WVU professor uses behavior analysis to create a better learning environment in Monongalia County Schools
Students who misbehave in class not only harm themselves, but can also create diversions that may cause a distraction to peers’ learning. West Virginia University’s Claire St. Peter, an associate professor of psychology, received two grants that will benefit the local school district through the implementation of behavior analytic programs.
St. Peter received nearly $50,000 in funding from the Monongalia County Board of Education. This funding supports St. Peter’s “Behavior Education Assisting Children in Overcoming Needs (BEACON)” program and another small project targeted at middle school students. Through these grants, St. Peter and two doctoral candidates in psychology, Shana Bailey and Tonya Marsteller, will not only help troubled students, but also build teachers’ skills and knowledge about the use of behavior analysis to improve student performance.
The project is designed to make changes to teaching strategies, teacher-student interactions and room arrangements, with the ultimate goal of maximizing student learning.

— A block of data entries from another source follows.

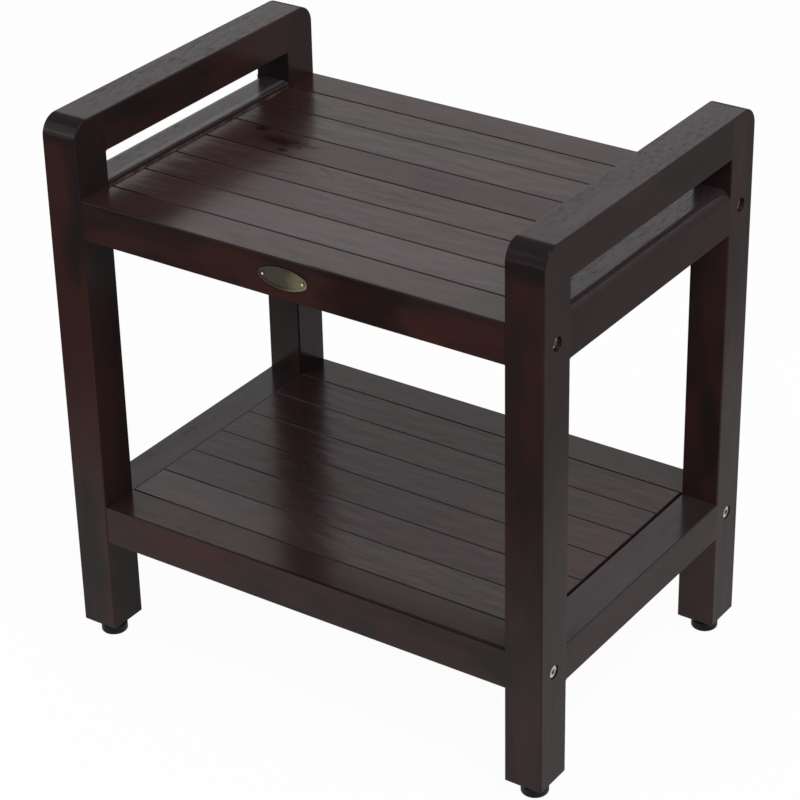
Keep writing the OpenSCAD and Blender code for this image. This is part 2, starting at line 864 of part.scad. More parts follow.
leg_front_left();
leg_front_right();
leg_rear_left();
leg_rear_right();
arm_rail_left();
arm_rail_right();
side_rail_left();
side_rail_right();
lower_side_rail_left();
lower_side_rail_right();
seat_front_rail();
seat_rear_rail();
shelf_front_rail();
shelf_rear_rail();
seat_slat_1();
seat_slat_2();
seat_slat_3();
seat_slat_4();
seat_slat_5();
seat_slat_6();
shelf_slat_1();
shelf_slat_2();
shelf_slat_3();
shelf_slat_4();
shelf_slat_5();
shelf_slat_6();
seat_batten_left();
seat_batten_middle();
seat_batten_right();
shelf_batten_left();
shelf_batten_middle();
shelf_batten_right();
frame_bolts();
barrel_nuts();
rail_dowels();
seat_slat_screws();
shelf_slat_screws();
leg_inserts();
foot_stud_front_left();
foot_stud_front_right();
foot_stud_rear_left();
foot_stud_rear_right();
foot_pad_front_left();
foot_pad_front_right();
foot_pad_rear_left();
foot_pad_rear_right();
badge_plate();
badge_pins();
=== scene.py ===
from math import radians

import bpy
from mathutils import Matrix, Vector


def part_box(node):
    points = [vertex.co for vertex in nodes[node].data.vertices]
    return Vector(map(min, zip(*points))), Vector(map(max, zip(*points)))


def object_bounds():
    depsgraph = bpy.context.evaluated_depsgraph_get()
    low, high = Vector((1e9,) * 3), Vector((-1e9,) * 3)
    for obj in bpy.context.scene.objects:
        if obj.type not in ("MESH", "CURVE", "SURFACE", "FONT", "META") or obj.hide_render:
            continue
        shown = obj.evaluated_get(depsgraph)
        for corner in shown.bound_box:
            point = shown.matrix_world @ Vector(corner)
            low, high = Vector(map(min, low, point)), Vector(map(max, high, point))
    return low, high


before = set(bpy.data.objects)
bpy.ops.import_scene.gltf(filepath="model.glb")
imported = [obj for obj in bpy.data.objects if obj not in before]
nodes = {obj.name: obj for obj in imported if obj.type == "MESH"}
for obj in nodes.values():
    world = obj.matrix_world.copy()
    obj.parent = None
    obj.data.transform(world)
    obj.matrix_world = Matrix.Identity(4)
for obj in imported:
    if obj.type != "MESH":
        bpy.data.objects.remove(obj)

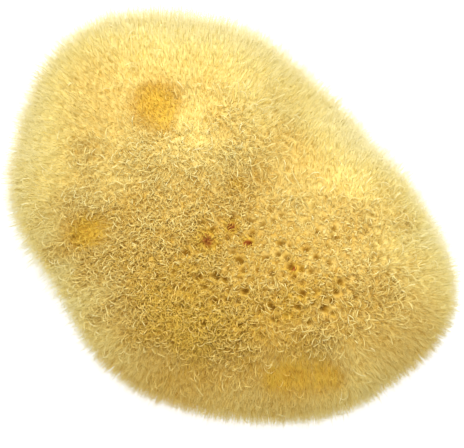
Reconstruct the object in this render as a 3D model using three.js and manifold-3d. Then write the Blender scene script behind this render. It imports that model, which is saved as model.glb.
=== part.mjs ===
// A silk sea sponge, dried and bleached, lying on the flat cut where it was taken off its rock.
// It grew as one piece, so it is one closed solid: rounded lobes that run into each other, with soft
// hollows and the oscula, the large mouths of its canals. The solid is the envelope that the tips of
// the surface fibres reach.
//
// Millimetres, +Z up, +X along the sponge, the origin in the middle of the bounding box on the cut face.

import * as THREE from "three";
import { mergeVertices } from "three/addons/utils/BufferGeometryUtils.js";
import Module from "manifold-3d";

// --- Driving dimensions -------------------------------------------------------------------------

const LENGTH = 116; // along X, between the fibre tips
const SURFACE_DETAIL = 17; // subdivisions of each face of the icosahedron that is moulded into the body
const LOBE_BLEND = 3.2; // how tightly the surface follows the lobes: lower runs them together more

// The point inside the body that every part of the surface can be seen from.
const HEART = new THREE.Vector3(5.4, 4.5, 19.4);

// Each lobe is an ellipsoid: its middle and its half sizes along X, Y and Z. The cut is at Z = 0.
const LOBES = [
  { name: "crown", centre: [-17.8, 11.5, 23], half: [28.2, 31.3, 24.8] },
  { name: "crown corner", centre: [-36.4, 7.7, 22], half: [21.4, 24.4, 19.3] },
  { name: "crown flank", centre: [-25.9, -8.7, 20.3], half: [25.2, 24.5, 19.3] },
  { name: "bridge", centre: [2.2, 21.9, 20.3], half: [22.5, 20.2, 22] },
  { name: "belly", centre: [2.7, -13.7, 21.1], half: [30.5, 29.2, 24.8] },
  { name: "heel", centre: [29.4, 0.2, 23.8], half: [25.8, 27.1, 28.5] },
  { name: "sole", centre: [14.7, -13.3, 19.3], half: [26.6, 21.9, 22] },
  { name: "shoulder", centre: [22, 22.5, 24.8], half: [20.3, 15.1, 20.3] },
  { name: "toe", centre: [39.6, 13.3, 21.1], half: [17.6, 18, 20.3] },
];

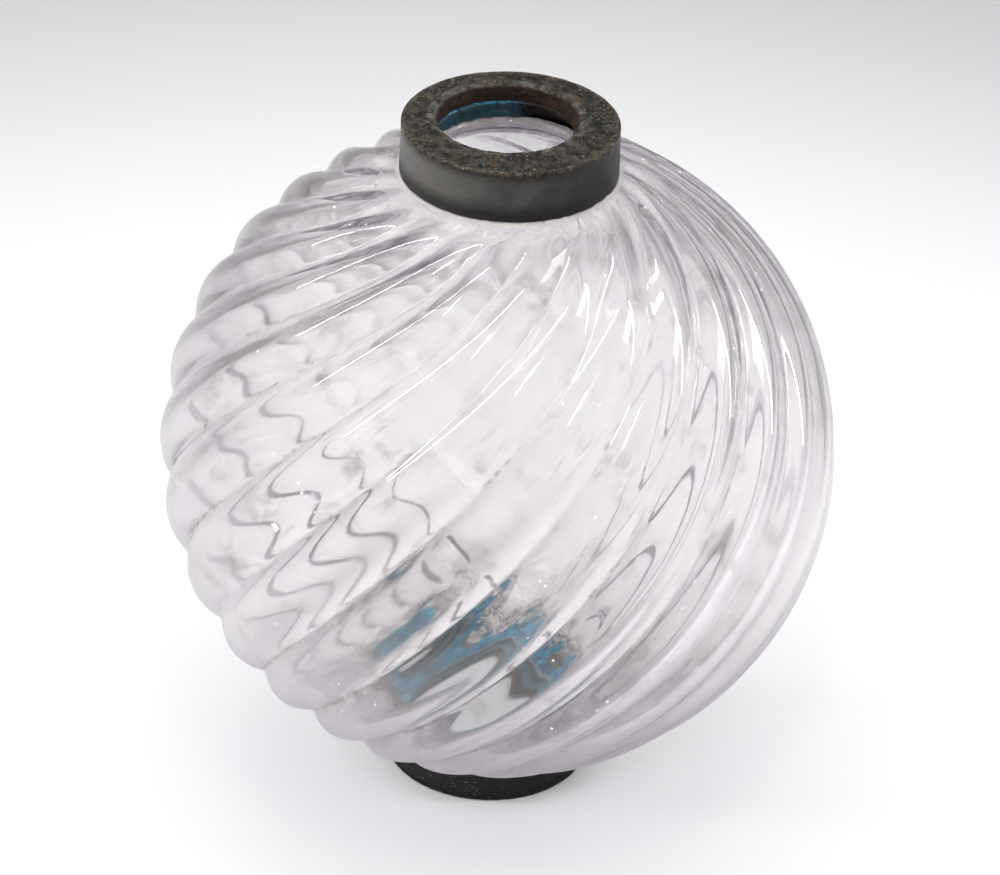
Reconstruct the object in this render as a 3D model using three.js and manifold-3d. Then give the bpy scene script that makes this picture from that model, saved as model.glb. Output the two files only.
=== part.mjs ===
// A glass ball for a lightning rod: a hollow, swirl-ribbed glass globe with a short neck at each pole,
// a dark cast metal cap over each neck, and a bead of blue sealing compound between neck and cap.
// Millimetres, +Z up along the rod's line. The origin is the middle of the bottom cap's underside,
// on which the ball stands.

import * as THREE from "three";
import { mergeVertices } from "three/addons/utils/BufferGeometryUtils.js";
import Module from "manifold-3d";

const wasm = await Module();
wasm.setup();

// Globe
const globeRadius = 60; // to the ribs' crests at the waist
const globeHalfHeight = 58.5; // from the centre to where the crests' curve would meet the axis
const glassWall = 4; // under a rib's crest
const ribCount = 20;
const ribDepth = 2; // from a crest down to the creases beside it
const ribLean = 0.849; // turn about the axis for each radian of latitude, at the waist
const ribCurl = 0.138; // extra turn, growing with the cube of the latitude
const firstCrease = THREE.MathUtils.degToRad(11.1); // where one crease crosses the waist
const smoothShoulder = 3.2; // plain glass outside each cap, before the ribs begin to rise
const ribRise = 12; // further out, over which the ribs come up to their full depth

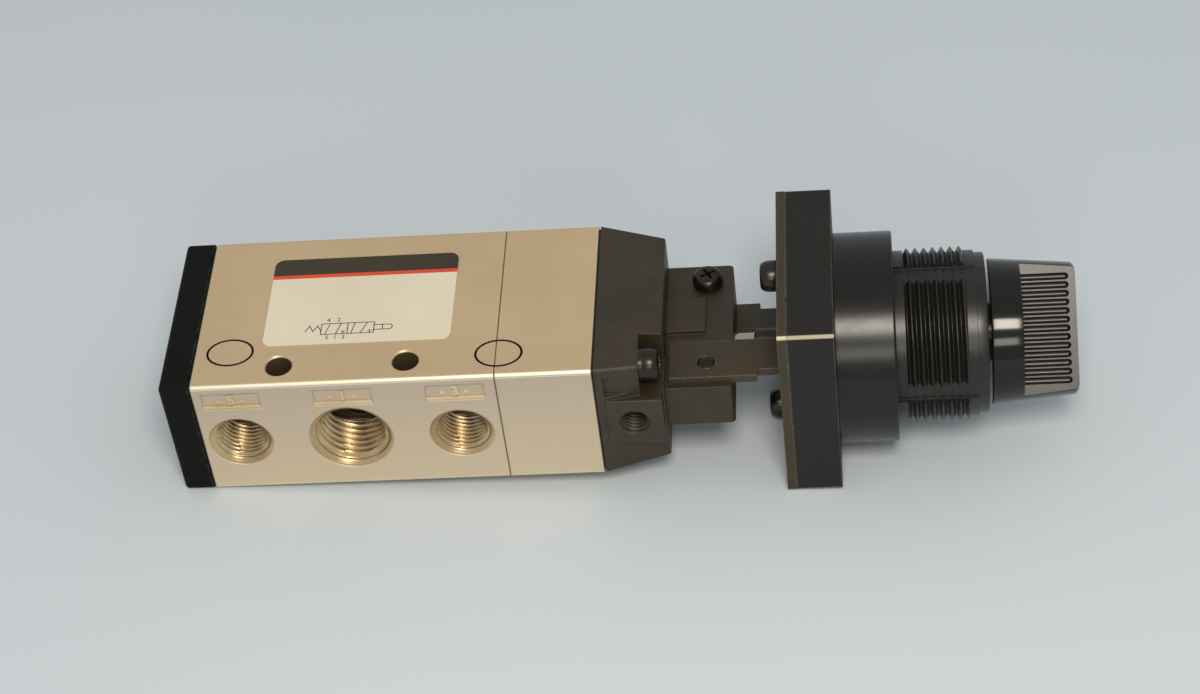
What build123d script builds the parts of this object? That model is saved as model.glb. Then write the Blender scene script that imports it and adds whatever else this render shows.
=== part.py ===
"""Pilot-operated spool valve with a twist-selector panel operator.

Millimetres. X runs along the valve axis from the end cover to the knob, Y to the back, Z up.
The origin is on the axis, in the plane where the operator's collar meets the panel.
"""

import os

from build123d import *

# Lengths along the axis, end cover to knob
END_COVER_L = 5.2
GASKET_T = 0.4
JOINT_T = 0.2
BODY_L = 52.1
ADAPTER_L = 16.3
PILOT_L = 11.3
BLOCK_L = 11.6
BLOCK_TO_PLATE = 8.2
PLATE_T = 1.6
BASE_L = 7.9
COLLAR_L = 10.2
BUSHING_L = 15.6
KNOB_GAP = 0.5
KNOB_L = 14.8

# Stations along the axis, counted from the panel seat
X_COLLAR = -COLLAR_L
X_BASE = X_COLLAR - BASE_L
X_PLATE = X_BASE - PLATE_T
X_BLOCK_END = X_PLATE - BLOCK_TO_PLATE
X_BLOCK = X_BLOCK_END - BLOCK_L
X_PILOT = X_BLOCK - PILOT_L
X_PILOT_GASKET = X_PILOT - GASKET_T
X_ADAPTER = X_PILOT_GASKET - ADAPTER_L
X_BODY_GASKET = X_ADAPTER - JOINT_T
X_BODY = X_BODY_GASKET - BODY_L
X_COVER_GASKET = X_BODY - GASKET_T
X_COVER = X_COVER_GASKET - END_COVER_L
X_KNOB = BUSHING_L + KNOB_GAP
X_KNOB_END = X_KNOB + KNOB_L

# Fits
RUN_FIT = 0.06
FIXED_FIT = 0.02
SCREW_FIT = 0.05
CLEAR_HOLE = 0.25

# Valve section
BODY_W = 36.7
BODY_H = 25.1
EDGE_R = 0.8
GASKET_INSET = 0.35
JOINT_INSET = 0.15

# Ports, positions from the body's left face
PORT_Z = -1.0
EXHAUST_PORT_R = 9.728 / 2
EXHAUST_MOUTH_R = 5.7
MAIN_PORT_R = 13.157 / 2
MAIN_MOUTH_R = 7.4
EXHAUST_DEPTH = 9.0
MAIN_DEPTH = 10.0
MAIN_FEED_W = 4.4
MAIN_FEED_H = 9.0
EXHAUST_FEED_W = 3.4
EXHAUST_FEED_H = 6.6
CENTRE_SHIFT = 0.25
EXHAUST_IN = 6.5
CYLINDER_STEP = 8.35
FRONT_Y = -BODY_W / 2
BACK_Y = BODY_W / 2

# Mounting holes through the body
MOUNT_HOLE_R = 2.25
MOUNT_HOLE_Y = -13.77
MOUNT_CHAMFER = 0.3

# Shallow marking pads over the front ports
PAD_L = 10.0
PAD_H = 3.3
PAD_Z = 9.05
PAD_DEPTH = 0.35

# Label
LABEL_L = 32.7
LABEL_W = 21.7
LABEL_T = 0.15
LABEL_X = 27.75
LABEL_Y = 1.85
LABEL_R = 1.6

# Spool bore and chambers
SPOOL_R = 5.0
CHAMBER_R = 6.6
CHAMBER_L = 5.0
EXHAUST_CHAMBER_L = 4.0
SPOOL_TRAVEL = 2.6
SPOOL_NECK_R = 3.2
SPOOL_HOLLOW_R = 2.3
LAND_L = 1.7
SEAL_L = 1.0
SEAL_DEPTH = 0.9
LEFT_SEAL_OUT = 2.7
RIGHT_SEAL_OUT = 5.6
LEFT_PORT_SEAL = 0.95
RIGHT_PORT_SEAL = 0.75
PORT_SEAL_STEP = 3.45
SPOOL_END_L = 1.0

# Piston
PISTON_R = 8.5
PISTON_L = 5.0
PISTON_END_GAP = 1.0
PISTON_SOCKET = 2.0
STEM_R = 3.0
CYLINDER_FLOOR = 4.3

# Case screws, placed in the corners
CASE_SCREW_IN_Y = 4.85
CASE_SCREW_IN_Z = 3.65
CASE_SCREW_R = 1.5
CASE_HEAD_R = 2.85
CASE_HEAD_H = 2.0
HEAD_TAPER = 12
COVER_SCREW_GRIP = 8.0
ADAPTER_SCREW_GRIP = 9.0
PILOT_SCREW_GRIP = 7.0
WASHER_T = 0.7
WASHER_R = 2.8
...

Students from pre-kindergarten through high school are eligible for the program. The bulk of the students supported by the grant are in elementary school or are students with disabilities. St. Peter and her team record data on student behavior, and use the data to set goals and to work with teachers on using reinforcers to decrease challenging behaviors and make students more successful.
One major reinforcer to lessen negative behavior includes praise when positive behavior is exhibited. Other reinforcers can include afterschool activities like playing basketball with a friend or computer privileges. St. Peter may involve the parents of students in reinforcement activities, for example, if the student behaves all week, parents may plan a special outing or meal to acknowledge the good behavior.
St. Peter also educates teachers on how to approach problems with behavior when they are on their own. Sometimes ignoring the disruptive student can be in the student’s best interest, particularly if the student is acting out simply to gain attention. Learning when to use these techniques can create a more cooperative classroom atmosphere.
The program is currently working with 7 students. Over the course of a school year, approximately 30 students will receive targeted assistance.
The South Middle School Practicum grant is a short-term project designed to support the reintroduction of a student back into school full-time through the implementation of St. Peter’s program techniques.
“The BEACON program aims to improve behavioral and academic outcomes for school-aged children. We believe that children are the product of their environments, and that changing those environments can help children to achieve their potential,” she said. “Each child is an individual, so services for each child must be tailored to that child’s needs. Additionally, the programs developed for children must be appropriate for, and acceptable to, the caregivers of the child. The BEACON program attempts to balance best practices based on the empirical literature with the values of the child and community.”
St. Peter received her doctorate in behavioral analysis at the University of Florida in 2006. In her research, she examines issues related to the relation between “basic” and “applied” studies and the development of behavior-analytic strategies appropriate for schools.